There are many possible solutions. The biggest problem is that HF signals wander ±2° in azimuth and ±30° in elevation due to ionospheric changes. You will need to trade gain for directivity, because HF DF accuracy comes from the narrow deep null, not the insensitive main lobe. Almost all HF DF techniques were operating during WW2. Many during WW1. Only interferometry using fields of small loops have emerged more recently.
A single, rotatable, tuned loop, will have a deep null.
Two rotatable loop antennas, mounted together with 5° between their axes, switch between them at 1 kHz, detect the 1 kHz in the received signal, and null that. The inverse system was the Lorenz beam landing system and Knickebein.

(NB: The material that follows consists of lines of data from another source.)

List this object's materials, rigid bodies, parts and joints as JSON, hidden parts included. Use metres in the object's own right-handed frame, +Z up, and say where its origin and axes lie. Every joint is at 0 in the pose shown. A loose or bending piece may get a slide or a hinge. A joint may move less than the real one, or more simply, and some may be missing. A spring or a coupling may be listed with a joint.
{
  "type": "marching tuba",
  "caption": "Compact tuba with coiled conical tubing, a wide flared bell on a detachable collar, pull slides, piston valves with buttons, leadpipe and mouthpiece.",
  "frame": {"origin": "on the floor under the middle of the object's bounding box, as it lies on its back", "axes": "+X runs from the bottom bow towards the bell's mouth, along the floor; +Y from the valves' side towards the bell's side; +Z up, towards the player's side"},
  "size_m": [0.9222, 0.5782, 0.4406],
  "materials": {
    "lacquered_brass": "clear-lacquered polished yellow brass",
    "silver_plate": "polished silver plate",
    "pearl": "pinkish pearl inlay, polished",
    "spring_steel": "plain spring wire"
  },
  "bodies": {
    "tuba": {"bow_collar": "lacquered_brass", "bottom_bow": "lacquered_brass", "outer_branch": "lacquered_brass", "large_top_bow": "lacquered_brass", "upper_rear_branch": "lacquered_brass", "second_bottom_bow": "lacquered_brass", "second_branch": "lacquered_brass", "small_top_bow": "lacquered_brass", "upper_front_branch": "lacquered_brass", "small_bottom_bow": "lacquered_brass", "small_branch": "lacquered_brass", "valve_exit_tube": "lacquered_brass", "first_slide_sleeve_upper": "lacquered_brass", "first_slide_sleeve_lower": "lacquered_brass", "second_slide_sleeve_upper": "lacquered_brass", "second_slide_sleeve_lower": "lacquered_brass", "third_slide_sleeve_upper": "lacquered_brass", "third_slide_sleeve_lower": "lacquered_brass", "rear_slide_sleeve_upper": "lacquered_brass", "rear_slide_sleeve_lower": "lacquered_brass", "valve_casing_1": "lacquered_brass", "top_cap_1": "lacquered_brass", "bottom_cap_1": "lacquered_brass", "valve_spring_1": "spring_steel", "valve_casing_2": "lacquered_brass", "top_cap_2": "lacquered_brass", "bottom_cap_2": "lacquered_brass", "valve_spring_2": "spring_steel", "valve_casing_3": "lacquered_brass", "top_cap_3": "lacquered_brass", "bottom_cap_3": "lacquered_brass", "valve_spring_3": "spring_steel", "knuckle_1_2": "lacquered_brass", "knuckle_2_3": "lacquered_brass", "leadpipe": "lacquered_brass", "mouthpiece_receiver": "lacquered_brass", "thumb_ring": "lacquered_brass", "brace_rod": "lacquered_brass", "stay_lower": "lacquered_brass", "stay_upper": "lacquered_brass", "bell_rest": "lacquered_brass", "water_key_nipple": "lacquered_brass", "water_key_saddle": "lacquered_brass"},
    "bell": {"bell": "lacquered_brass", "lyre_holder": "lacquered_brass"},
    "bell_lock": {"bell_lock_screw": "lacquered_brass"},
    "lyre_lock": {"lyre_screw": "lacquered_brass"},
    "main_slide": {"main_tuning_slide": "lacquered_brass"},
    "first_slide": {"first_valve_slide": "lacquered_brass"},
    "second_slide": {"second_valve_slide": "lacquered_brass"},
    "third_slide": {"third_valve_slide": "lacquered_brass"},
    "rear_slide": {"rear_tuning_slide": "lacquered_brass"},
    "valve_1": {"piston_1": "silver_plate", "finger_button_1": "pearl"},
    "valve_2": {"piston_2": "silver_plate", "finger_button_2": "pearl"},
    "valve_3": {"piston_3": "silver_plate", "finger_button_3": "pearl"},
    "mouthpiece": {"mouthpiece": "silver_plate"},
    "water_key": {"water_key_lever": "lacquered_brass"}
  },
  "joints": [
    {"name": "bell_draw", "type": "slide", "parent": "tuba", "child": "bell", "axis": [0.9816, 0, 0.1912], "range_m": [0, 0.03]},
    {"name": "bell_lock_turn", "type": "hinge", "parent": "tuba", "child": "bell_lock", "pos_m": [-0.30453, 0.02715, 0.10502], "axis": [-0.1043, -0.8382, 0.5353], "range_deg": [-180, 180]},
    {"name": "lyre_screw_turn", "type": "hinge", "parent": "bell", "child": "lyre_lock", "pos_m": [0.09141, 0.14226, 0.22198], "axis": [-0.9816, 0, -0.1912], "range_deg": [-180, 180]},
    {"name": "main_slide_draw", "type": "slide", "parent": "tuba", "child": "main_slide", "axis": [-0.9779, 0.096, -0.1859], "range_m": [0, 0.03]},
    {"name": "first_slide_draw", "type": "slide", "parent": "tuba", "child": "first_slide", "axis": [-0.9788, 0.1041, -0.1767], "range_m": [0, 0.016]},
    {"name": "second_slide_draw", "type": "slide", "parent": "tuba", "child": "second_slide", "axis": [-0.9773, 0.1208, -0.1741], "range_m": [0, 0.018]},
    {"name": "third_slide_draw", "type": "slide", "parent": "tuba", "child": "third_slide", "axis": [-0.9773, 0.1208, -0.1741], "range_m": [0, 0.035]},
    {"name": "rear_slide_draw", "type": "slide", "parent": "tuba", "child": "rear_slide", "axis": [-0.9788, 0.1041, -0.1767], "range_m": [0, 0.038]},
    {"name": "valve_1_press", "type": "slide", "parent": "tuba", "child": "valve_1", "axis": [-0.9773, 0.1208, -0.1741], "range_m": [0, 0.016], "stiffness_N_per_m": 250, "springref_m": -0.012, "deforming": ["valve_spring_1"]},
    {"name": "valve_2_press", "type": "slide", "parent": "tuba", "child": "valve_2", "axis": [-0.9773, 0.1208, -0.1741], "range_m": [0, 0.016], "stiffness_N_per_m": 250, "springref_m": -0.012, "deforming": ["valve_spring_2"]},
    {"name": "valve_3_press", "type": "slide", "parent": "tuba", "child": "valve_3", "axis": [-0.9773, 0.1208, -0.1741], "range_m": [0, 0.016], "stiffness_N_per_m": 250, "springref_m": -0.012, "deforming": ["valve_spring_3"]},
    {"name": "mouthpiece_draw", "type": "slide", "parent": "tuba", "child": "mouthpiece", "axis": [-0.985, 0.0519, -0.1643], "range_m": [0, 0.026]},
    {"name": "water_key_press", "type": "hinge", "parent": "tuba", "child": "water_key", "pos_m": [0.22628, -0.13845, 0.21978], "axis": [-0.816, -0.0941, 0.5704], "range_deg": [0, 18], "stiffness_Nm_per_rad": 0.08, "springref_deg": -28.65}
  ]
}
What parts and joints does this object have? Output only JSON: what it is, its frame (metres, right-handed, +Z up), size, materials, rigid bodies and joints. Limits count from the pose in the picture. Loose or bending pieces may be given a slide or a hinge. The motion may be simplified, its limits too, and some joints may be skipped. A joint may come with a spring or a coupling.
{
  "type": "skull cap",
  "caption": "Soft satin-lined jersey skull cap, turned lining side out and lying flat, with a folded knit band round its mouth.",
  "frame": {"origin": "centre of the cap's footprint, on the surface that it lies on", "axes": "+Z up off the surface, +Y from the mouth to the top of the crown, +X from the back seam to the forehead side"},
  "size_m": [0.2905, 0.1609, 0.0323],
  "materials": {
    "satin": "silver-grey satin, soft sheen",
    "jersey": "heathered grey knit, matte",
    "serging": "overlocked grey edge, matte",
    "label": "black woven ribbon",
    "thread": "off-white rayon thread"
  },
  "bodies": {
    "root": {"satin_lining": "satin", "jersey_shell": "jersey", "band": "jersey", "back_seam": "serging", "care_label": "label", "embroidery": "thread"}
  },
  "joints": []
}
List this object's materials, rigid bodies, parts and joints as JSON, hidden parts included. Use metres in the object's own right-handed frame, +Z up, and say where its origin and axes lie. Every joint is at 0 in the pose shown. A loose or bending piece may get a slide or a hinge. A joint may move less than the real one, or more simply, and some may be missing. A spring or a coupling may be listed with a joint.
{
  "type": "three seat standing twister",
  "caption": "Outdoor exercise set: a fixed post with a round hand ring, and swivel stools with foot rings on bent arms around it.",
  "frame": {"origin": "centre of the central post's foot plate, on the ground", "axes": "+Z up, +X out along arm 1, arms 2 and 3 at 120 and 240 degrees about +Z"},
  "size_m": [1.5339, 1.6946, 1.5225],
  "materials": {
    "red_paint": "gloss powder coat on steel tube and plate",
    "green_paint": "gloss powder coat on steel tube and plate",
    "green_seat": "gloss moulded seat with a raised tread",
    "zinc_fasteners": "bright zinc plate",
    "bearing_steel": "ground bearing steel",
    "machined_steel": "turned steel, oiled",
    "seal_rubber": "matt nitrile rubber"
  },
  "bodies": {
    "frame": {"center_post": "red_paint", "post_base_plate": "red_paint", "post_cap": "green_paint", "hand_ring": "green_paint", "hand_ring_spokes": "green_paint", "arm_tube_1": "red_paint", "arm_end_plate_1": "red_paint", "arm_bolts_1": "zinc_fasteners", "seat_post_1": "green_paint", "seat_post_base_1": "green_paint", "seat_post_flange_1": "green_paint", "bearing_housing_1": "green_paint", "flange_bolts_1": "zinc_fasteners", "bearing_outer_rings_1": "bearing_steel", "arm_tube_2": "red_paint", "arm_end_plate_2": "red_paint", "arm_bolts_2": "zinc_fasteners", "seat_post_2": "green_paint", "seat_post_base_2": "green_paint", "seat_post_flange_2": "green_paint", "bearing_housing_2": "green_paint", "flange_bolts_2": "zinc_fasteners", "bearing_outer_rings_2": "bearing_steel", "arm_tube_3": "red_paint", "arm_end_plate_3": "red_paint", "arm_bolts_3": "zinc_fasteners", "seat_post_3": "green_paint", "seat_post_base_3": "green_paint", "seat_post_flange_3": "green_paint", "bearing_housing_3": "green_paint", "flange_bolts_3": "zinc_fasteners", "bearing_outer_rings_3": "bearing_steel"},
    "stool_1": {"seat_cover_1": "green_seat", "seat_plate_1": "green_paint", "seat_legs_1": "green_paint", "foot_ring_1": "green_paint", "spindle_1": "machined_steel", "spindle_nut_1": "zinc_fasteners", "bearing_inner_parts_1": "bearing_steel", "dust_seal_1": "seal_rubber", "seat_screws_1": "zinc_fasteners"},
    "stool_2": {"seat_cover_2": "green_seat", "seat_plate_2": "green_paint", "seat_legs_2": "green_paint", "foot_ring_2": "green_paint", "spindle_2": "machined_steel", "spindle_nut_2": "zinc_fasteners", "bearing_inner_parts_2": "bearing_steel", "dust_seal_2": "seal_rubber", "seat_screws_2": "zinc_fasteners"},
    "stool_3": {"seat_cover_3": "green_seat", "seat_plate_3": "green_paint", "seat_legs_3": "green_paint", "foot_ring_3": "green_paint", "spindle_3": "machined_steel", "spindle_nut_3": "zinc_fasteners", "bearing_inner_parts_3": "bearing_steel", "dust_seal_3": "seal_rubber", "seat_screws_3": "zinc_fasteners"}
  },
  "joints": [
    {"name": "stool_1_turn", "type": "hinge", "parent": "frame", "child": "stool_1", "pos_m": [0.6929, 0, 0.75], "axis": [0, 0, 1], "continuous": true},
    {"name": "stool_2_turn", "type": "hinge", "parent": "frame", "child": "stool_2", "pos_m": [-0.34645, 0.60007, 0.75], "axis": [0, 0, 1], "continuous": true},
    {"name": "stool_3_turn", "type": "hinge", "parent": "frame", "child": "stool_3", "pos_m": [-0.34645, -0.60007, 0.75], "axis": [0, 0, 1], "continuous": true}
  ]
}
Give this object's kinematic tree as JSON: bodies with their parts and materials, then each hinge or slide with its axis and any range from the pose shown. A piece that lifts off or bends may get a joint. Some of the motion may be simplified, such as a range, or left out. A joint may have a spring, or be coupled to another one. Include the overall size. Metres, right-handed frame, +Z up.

https://en.wikipedia.org/wiki/Battle_of_the_Beams
https://en.wikipedia.org/wiki/Battle_of_the_Beams#Knickebein
Two travelling wave wires, in a fan towards the target. Install series capacitors in the antenna wire, to give super-luminal velocity factor over the ground plane. That can have such a fine beam that you cannot find the target, back off a bit on the vf.
Crossed Bellini-Tosi loops, a two channel receiver, with one LO, feeding the x-y plates of an oscilloscope. Often used for broadband lightning direction detection.
https://en.wikipedia.org/wiki/Bellini–Tosi_direction_finder
HFDF, Huff-Duff, used to find submarines in the Atlantic.